What now? Milarepa realized he had to unclench even more. So he walked over to that last, huge, demon and he laid his head in its mouth. And he said, “Eat me if you want.” And there was such a profound unclenching, letting go, and, really, love, in that gesture – Milarepa loving all the parts of himself – that that last, huge, demon bowed to Milarepa, and dissolved. 
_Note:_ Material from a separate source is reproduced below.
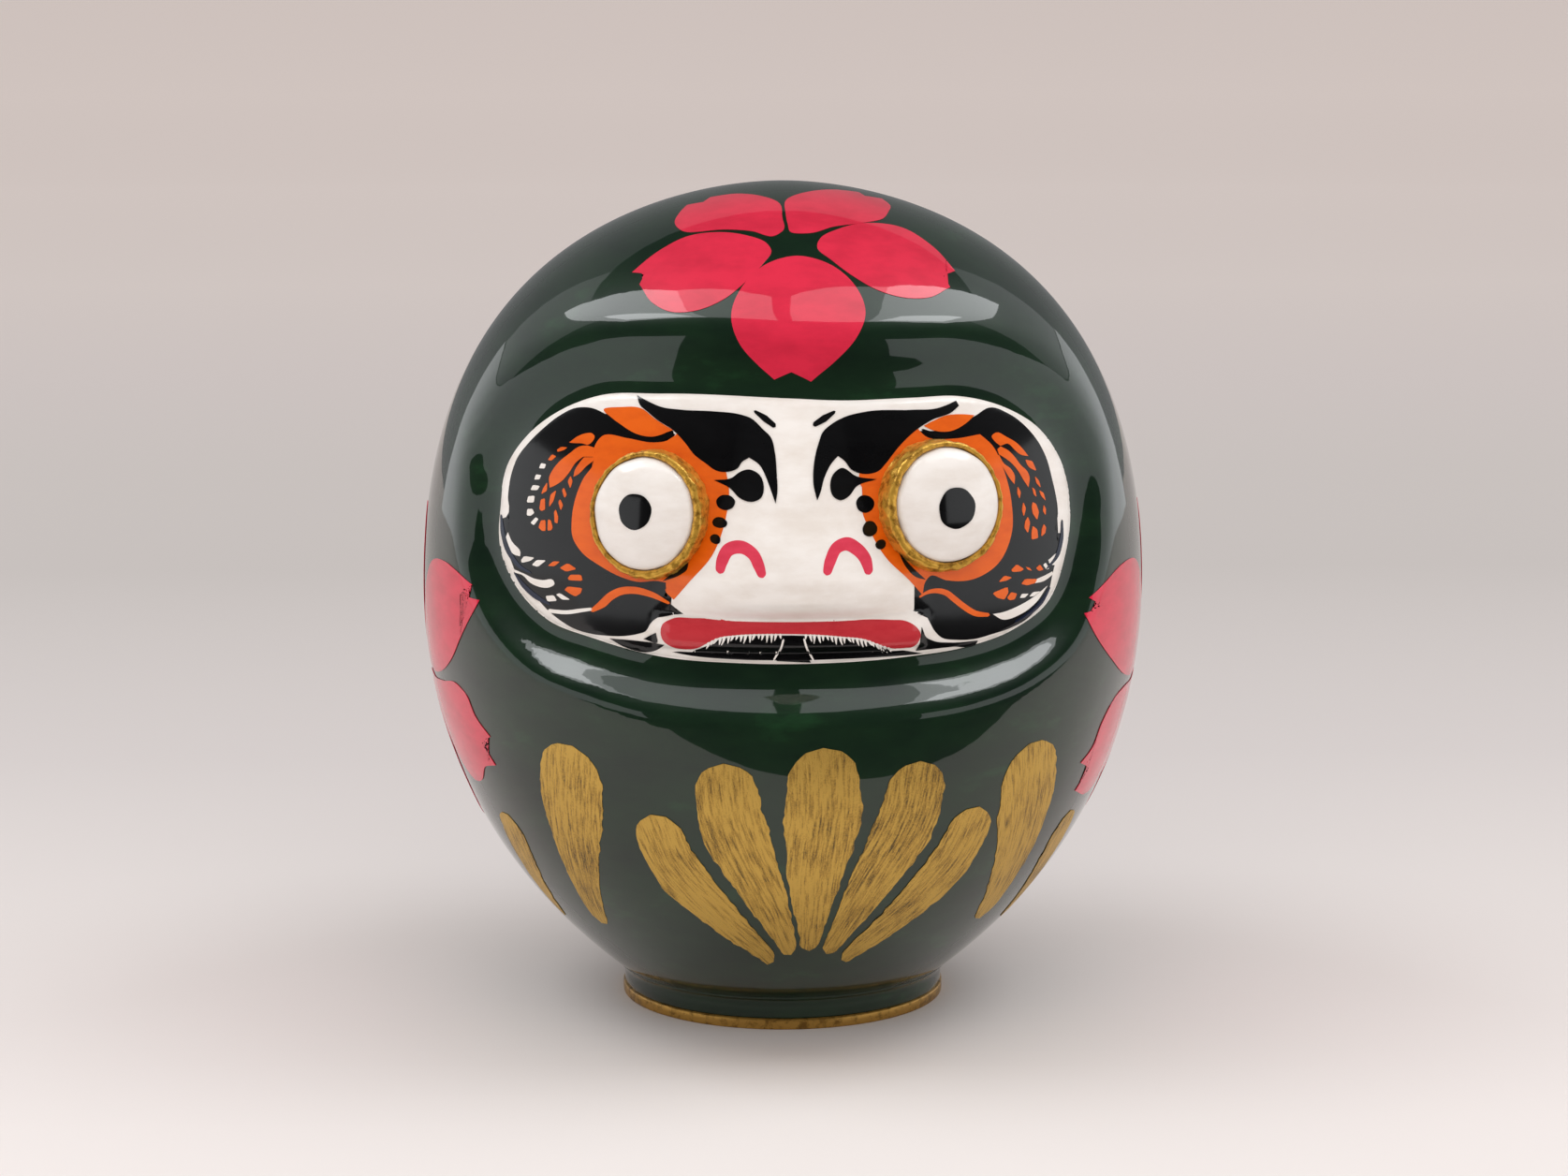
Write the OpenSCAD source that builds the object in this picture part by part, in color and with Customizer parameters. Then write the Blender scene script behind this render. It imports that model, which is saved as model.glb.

When we get to U, the invitation is to unclench and surrender at that level: to level with ourselves, to see our demons and get curious and love them. To stop fighting with ourselves, stop fighting with our practice, and instead – with great self-compassion – to see that resentment and all the afflictive states are just part of being human. That we can’t conquer or reason with or cure them, we can only learn to be with them. We can only learn to lay our heads in the mouths of our demons, in the slime and the muck and the flames, over and over again. To lay our heads in the laps of our wounded hearts, day after day and day, saying, “here is resentment and longing; fear and confusion; delusion: everything is here, and I am here, too, not clenching, not fighting, not turning away, not trying to be better, not trying to be or become anything. Just laying my head down, with an abundance of love.”